---------- RECORDED INFORMATION ----------

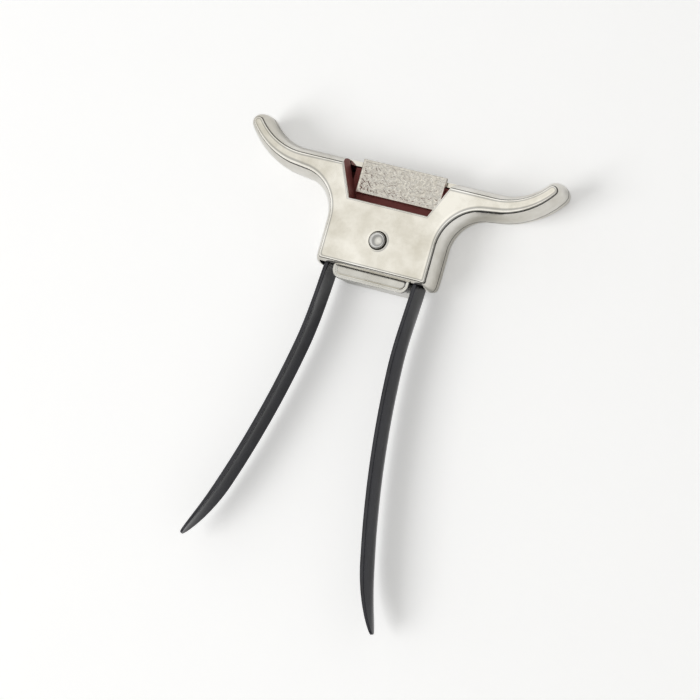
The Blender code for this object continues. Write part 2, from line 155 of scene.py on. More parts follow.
def remap(tree, value, from_range, to_range=(0.0, 1.0)):
    """A value stretched from one range to another, and held at its ends."""
    return add_node(tree, "ShaderNodeMapRange", {
        "Value": value, "From Min": from_range[0], "From Max": from_range[1],
        "To Min": to_range[0], "To Max": to_range[1],
    }).outputs["Result"]


def mix_colours(tree, share, first, last):
    """A colour between two, by a share that changes over the surface."""
    ramp = add_node(tree, "ShaderNodeValToRGB", {"Fac": share})
    ramp.color_ramp.elements[0].color = first
    ramp.color_ramp.elements[1].color = last
    return ramp.outputs["Color"]


def make_wear_group():
    """Cloudy patches, fine crossing scratches and slow waves, as values over the surface."""
    tree, start, end = new_group(
        "polished_wear", ("Cloud Scale", "Scratch Scale"), ("Cloud", "Scratches", "Waves"),
    )
    place = place_on_piece(tree)
    cloud = blotches(tree, place, start.outputs["Cloud Scale"], detail=4.0, roughness=0.6)
    waves = blotches(tree, place, start.outputs["Cloud Scale"], detail=0.5)
    scratches = 0.0
    for turn in SCRATCH_TURNS:
        stretched = add_node(tree, "ShaderNodeMapping", {
            "Vector": place, "Rotation": (0, 0, turn), "Scale": SCRATCH_STRETCH,
        }).outputs["Vector"]
        line = blotches(tree, stretched, start.outputs["Scratch Scale"], detail=2.0)
        scratches = calculate(tree, "MAXIMUM", scratches, remap(tree, line, SCRATCH_SPREAD))
    tree.links.new(remap(tree, cloud, CLOUD_SPREAD), end.inputs["Cloud"])
    tree.links.new(scratches, end.inputs["Scratches"])
    tree.links.new(waves, end.inputs["Waves"])
    return tree


def new_material(name, metallic):
    """A material, its tree and its shader, with what is the same all over set on the shader."""
    material = bpy.data.materials.new(name)
    material.use_nodes = True
    shader = material.node_tree.nodes["Principled BSDF"]
    shader.inputs["Metallic"].default_value = metallic
    return material, material.node_tree, shader


def give_surface(tree, shader, colour, roughness, height, distance):
    """Feeds a shader its colour, its roughness, and a bump of so many metres."""
    bump = add_node(tree, "ShaderNodeBump", {"Height": height, "Distance": distance})
    tree.links.new(colour, shader.inputs["Base Color"])
    tree.links.new(roughness, shader.inputs["Roughness"])
    tree.links.new(bump.outputs["Normal"], shader.inputs["Normal"])


def worn_metal(name, bright, clouded, roughness, cloud_scale, wave_height):
    """Polished metal with cloudy patches, hairline scratches and a slightly uneven surface."""
    material, tree, shader = new_material(name, metallic=1.0)
    worn = add_node(tree, "ShaderNodeGroup", {
        "Cloud Scale": cloud_scale, "Scratch Scale": SCRATCH_SCALE,
    }, node_tree=polished_wear).outputs
    colour = mix_colours(tree, worn["Cloud"], bright, clouded)
    scuffs = calculate(tree, "MULTIPLY_ADD", worn["Scratches"], SCRATCH_SHARE, worn["Cloud"])
    dulled = remap(tree, scuffs, (0.0, 1 + SCRATCH_SHARE), roughness)
    give_surface(tree, shader, colour, dulled, worn["Waves"], wave_height)
    return material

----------

**WRITTEN TASK**
Once more, set down the full listing, verbatim.

**FULL SOLUTION**
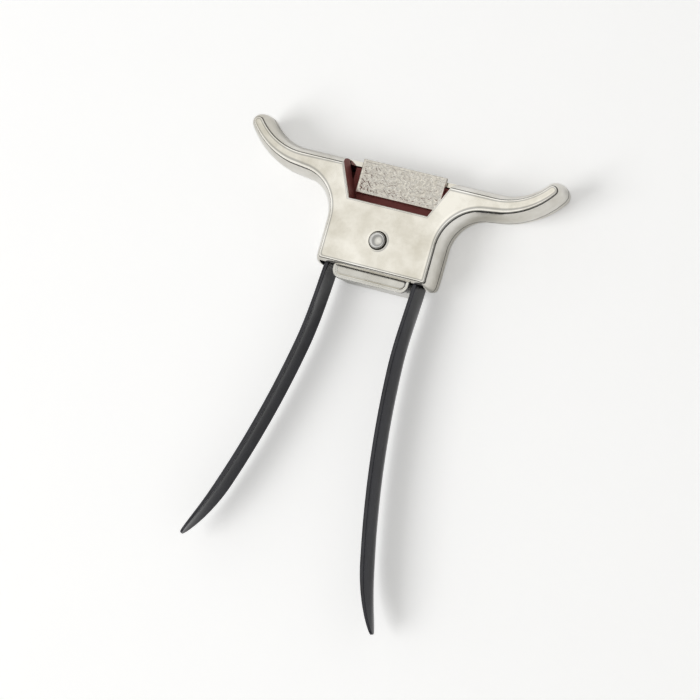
The Blender code for this object continues. Write part 2, from line 155 of scene.py on. More parts follow.
def remap(tree, value, from_range, to_range=(0.0, 1.0)):
    """A value stretched from one range to another, and held at its ends."""
    return add_node(tree, "ShaderNodeMapRange", {
        "Value": value, "From Min": from_range[0], "From Max": from_range[1],
        "To Min": to_range[0], "To Max": to_range[1],
    }).outputs["Result"]


def mix_colours(tree, share, first, last):
    """A colour between two, by a share that changes over the surface."""
    ramp = add_node(tree, "ShaderNodeValToRGB", {"Fac": share})
    ramp.color_ramp.elements[0].color = first
    ramp.color_ramp.elements[1].color = last
    return ramp.outputs["Color"]


def make_wear_group():
    """Cloudy patches, fine crossing scratches and slow waves, as values over the surface."""
    tree, start, end = new_group(
        "polished_wear", ("Cloud Scale", "Scratch Scale"), ("Cloud", "Scratches", "Waves"),
    )
    place = place_on_piece(tree)
    cloud = blotches(tree, place, start.outputs["Cloud Scale"], detail=4.0, roughness=0.6)
    waves = blotches(tree, place, start.outputs["Cloud Scale"], detail=0.5)
    scratches = 0.0
    for turn in SCRATCH_TURNS:
        stretched = add_node(tree, "ShaderNodeMapping", {
            "Vector": place, "Rotation": (0, 0, turn), "Scale": SCRATCH_STRETCH,
        }).outputs["Vector"]
        line = blotches(tree, stretched, start.outputs["Scratch Scale"], detail=2.0)
        scratches = calculate(tree, "MAXIMUM", scratches, remap(tree, line, SCRATCH_SPREAD))
    tree.links.new(remap(tree, cloud, CLOUD_SPREAD), end.inputs["Cloud"])
    tree.links.new(scratches, end.inputs["Scratches"])
    tree.links.new(waves, end.inputs["Waves"])
    return tree


def new_material(name, metallic):
    """A material, its tree and its shader, with what is the same all over set on the shader."""
    material = bpy.data.materials.new(name)
    material.use_nodes = True
    shader = material.node_tree.nodes["Principled BSDF"]
    shader.inputs["Metallic"].default_value = metallic
    return material, material.node_tree, shader


def give_surface(tree, shader, colour, roughness, height, distance):
    """Feeds a shader its colour, its roughness, and a bump of so many metres."""
    bump = add_node(tree, "ShaderNodeBump", {"Height": height, "Distance": distance})
    tree.links.new(colour, shader.inputs["Base Color"])
    tree.links.new(roughness, shader.inputs["Roughness"])
    tree.links.new(bump.outputs["Normal"], shader.inputs["Normal"])


def worn_metal(name, bright, clouded, roughness, cloud_scale, wave_height):
    """Polished metal with cloudy patches, hairline scratches and a slightly uneven surface."""
    material, tree, shader = new_material(name, metallic=1.0)
    worn = add_node(tree, "ShaderNodeGroup", {
        "Cloud Scale": cloud_scale, "Scratch Scale": SCRATCH_SCALE,
    }, node_tree=polished_wear).outputs
    colour = mix_colours(tree, worn["Cloud"], bright, clouded)
    scuffs = calculate(tree, "MULTIPLY_ADD", worn["Scratches"], SCRATCH_SHARE, worn["Cloud"])
    dulled = remap(tree, scuffs, (0.0, 1 + SCRATCH_SHARE), roughness)
    give_surface(tree, shader, colour, dulled, worn["Waves"], wave_height)
    return material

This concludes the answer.